After the bubble burst, I recall asking a friend where all the money went as million-dollar tract houses lost half their value. He laughed, and pointed to his new RV -- a reminder of how prevalent it was for Californians to view their quickly appreciating houses as piggy banks. No doubt, predatory lenders engaged in fraudulent practices during the price run-up, but there’s much more to this story than that storyline.
Within months of moving from Ohio to Southern California in 1998, I noticed that home prices were rising rapidly and buyers were getting frenzied. We got out of our lease early, fearful that we would be relegated to permanent-renter status, and bought an aging $200,000 tract house. Within five years, homes like ours were selling for about $650,000.
It seemed as if everyone was refinancing, doing cash-outs, remodeling their places, buying new cars and taking Hawaiian vacations. Water-cooler conversations at work often revolved around discussions of “You’ll never guess what my house is worth.” After the crash, the same people have turned into victims, who apparently had no idea what they were doing and were preyed upon by banks.
Virtually every aspect of the lending process is governed by federal rules, so it’s nonsensical to argue that the banks were unregulated. Our political leaders seem to be forgetting, also, that it was direct government policy to arm-twist banks into giving out loans to unqualified buyers. The Community Reinvestment Act scored banks based on the number of loans they provided to low-income people.
Blame Federal Policy
As John McClaughry wrote in Reason magazine in December, “By 1995 the CRA had become a powerful tool in the hands of ACORN and allied activist organizations,” referring to the Association of Community Organizations for Reform Now. “Unless a bank could silence their protests by making (and passing on to Fannie Mae) the demanded amount of subprime loans, it faced serious difficulties in obtaining regulatory approval for branching, merging, and other corporate decisions.”
This stemmed from an ideology, supported in Republican as well as Democratic circles, that viewed homeownership as the key to a prosperous life. In pricey California, lenders -- and governments, which often offered residents down-payment assistance and low-interest loans -- got ever more creative so that they could help buyers afford median home prices that soared above $600,000 in many urban markets.
Everyone was in on the game. California wants a tougher settlement, the New York Times reported, to help the California Public Employees’ Retirement System recoup some of its losses. Calpers was on the leading edge of this nonsense, as it used borrowed money to build what later became the most upside-down community in the nation -- Mountain House, California, across the Altamont Pass in the Central Valley, where Bay Area residents priced out of their region could afford a home, provided they could tolerate the grinding commute.
If one looks at prices in most places in the Midwest and South during the inflating housing bubble, one will find increased prices and small spikes, but nothing like what happened in California.

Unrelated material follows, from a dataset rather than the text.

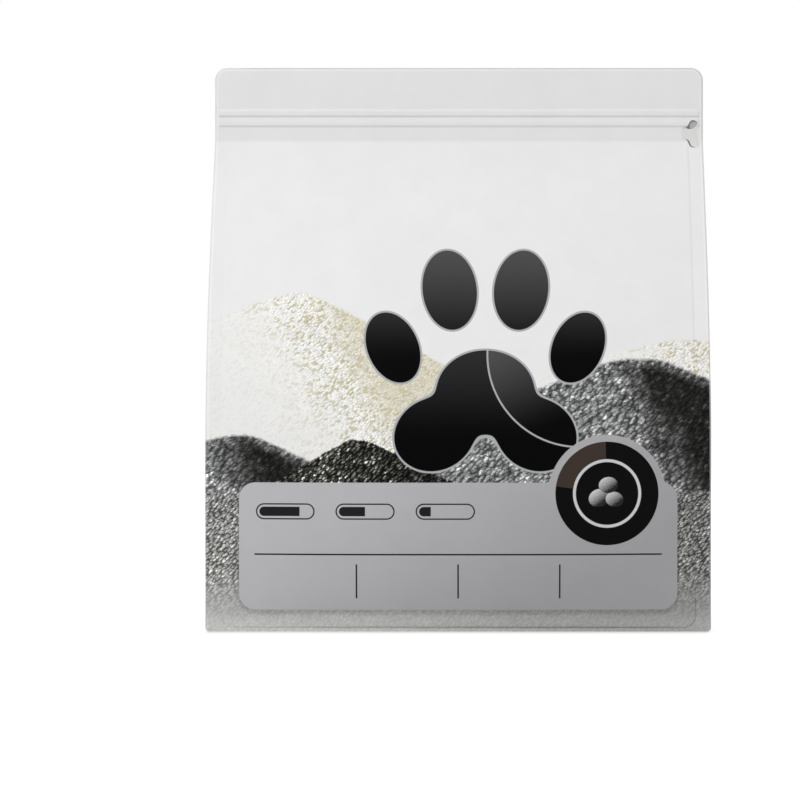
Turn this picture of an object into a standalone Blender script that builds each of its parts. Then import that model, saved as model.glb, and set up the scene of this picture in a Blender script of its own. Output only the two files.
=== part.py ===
"""Flat-bottomed zip pouch of cat litter, full, sealed and standing.

Metres, +Z up. The front panel faces -Y, with +X to its right. The origin is on the
floor, under the middle of the pouch.

The pouch is one closed solid: film and filling together. Its front and back panels
are flat sheets whose edges stand out as heat seals round a swollen belly, with a
folded gusset at each side and a sagging bottom panel inside a short skirt of seal.
The tear tab is a tongue die-cut from the front film, lying loose in its own hole.
"""

import math

import bmesh
import bpy

# Film panels
PANEL_WIDTH = 0.260
POUCH_HEIGHT = 0.296
GUSSET_DEPTH = 0.090
TOP_CORNER_RADIUS = 0.0065
BOTTOM_CORNER_RADIUS = 0.0020

# Heat seals that frame the front and back panels
SEAL_WIDTH = 0.0080
SEAL_THICKNESS = 0.0006
BOTTOM_SEAL_HEIGHT = 0.0020

# Header, where the panels are sealed flat together over the belly
HEADER_HEIGHT = 0.043
HEADER_THICKNESS = 0.0012
BELLY_TOP = 0.090

# How far the filling swells the film, and how square the swelling is
PANEL_SWELL = 0.0090
PANEL_SQUARENESS = 2.6
SWELL_LOWNESS = 0.6
GUSSET_SWELL = 0.0030
TUCK_BASE = 0.050

# Bottom panel, sagging to the floor inside the skirt
BASE_MARGIN = 0.0095
BASE_ROUNDNESS = 1.5

# Zipper and tear strip, showing through the front panel, from the header's foot up
STRIP_MARGIN = 0.0045
STRIP_HEIGHT = 0.0077
STRIP_LIFT = 0.0002
ZIP_PITCH = 0.0053
ZIP_GROOVE_WIDTH = 0.0014
ZIP_GROOVE_DEPTH = 0.0003
ZIP_RIDGE_HEIGHT = 0.0006
ZIP_FLANGE_HEIGHT = 0.0035
ZIP_FLANGE_LIFT = 0.0003
RELIEF_STEP = 0.0004
ZIP_END_MARGIN = 0.0020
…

California has some of the most extreme land-use controls in the nation. When demand increased, in less-regulated housing markets, builders were able to construct houses in a reasonable amount of time. In California’s coastal communities, it can take years to gain the government approvals necessary to build a new subdivision, so the market couldn’t respond. As a result, the stock of existing homes soared in price and builders went into the hinterlands to build new subdivisions for commuters. This is bad policy on any number of economic and environmental levels.
Jobs Come First
I don’t hear anyone proposing any policy fixes for that problem. Instead, we get proposals to help homeowners refinance their mortgages even though they have no equity in their homes, something that might save them a little money each month, but won’t do anything to solve the real problem of owning a home that is worth less than the mortgage.
The Obama administration has argued that the economy won’t revive until the home market is fixed, but the opposite is true. I own two rental houses in the Central Valley, purchased for about 25 percent of their prices at the height of the market. They receive rents that are about double the total cost of the monthly payments, yet there is an abundance of homes like this available. People aren’t buying them because they don’t have jobs and because the government rules now make it too tough to get the credit to purchase them.
Instead of bailing out bad behavior from banks and consumers, it’s time for policy makers to let the market work -- in lending, land use and economic policy. In discussing the Obama mortgage proposal, USA Today opined this week that the Republican Party’s challenge is “to come up with an alternative that goes beyond simply saying no.” But saying no is exactly what the nation needs now, especially if yes means another bailout for imprudent Californians.
(Steven Greenhut is vice president of journalism at the Franklin Center for Government and Public Integrity. He is based in Sacramento. The opinions expressed are his own.)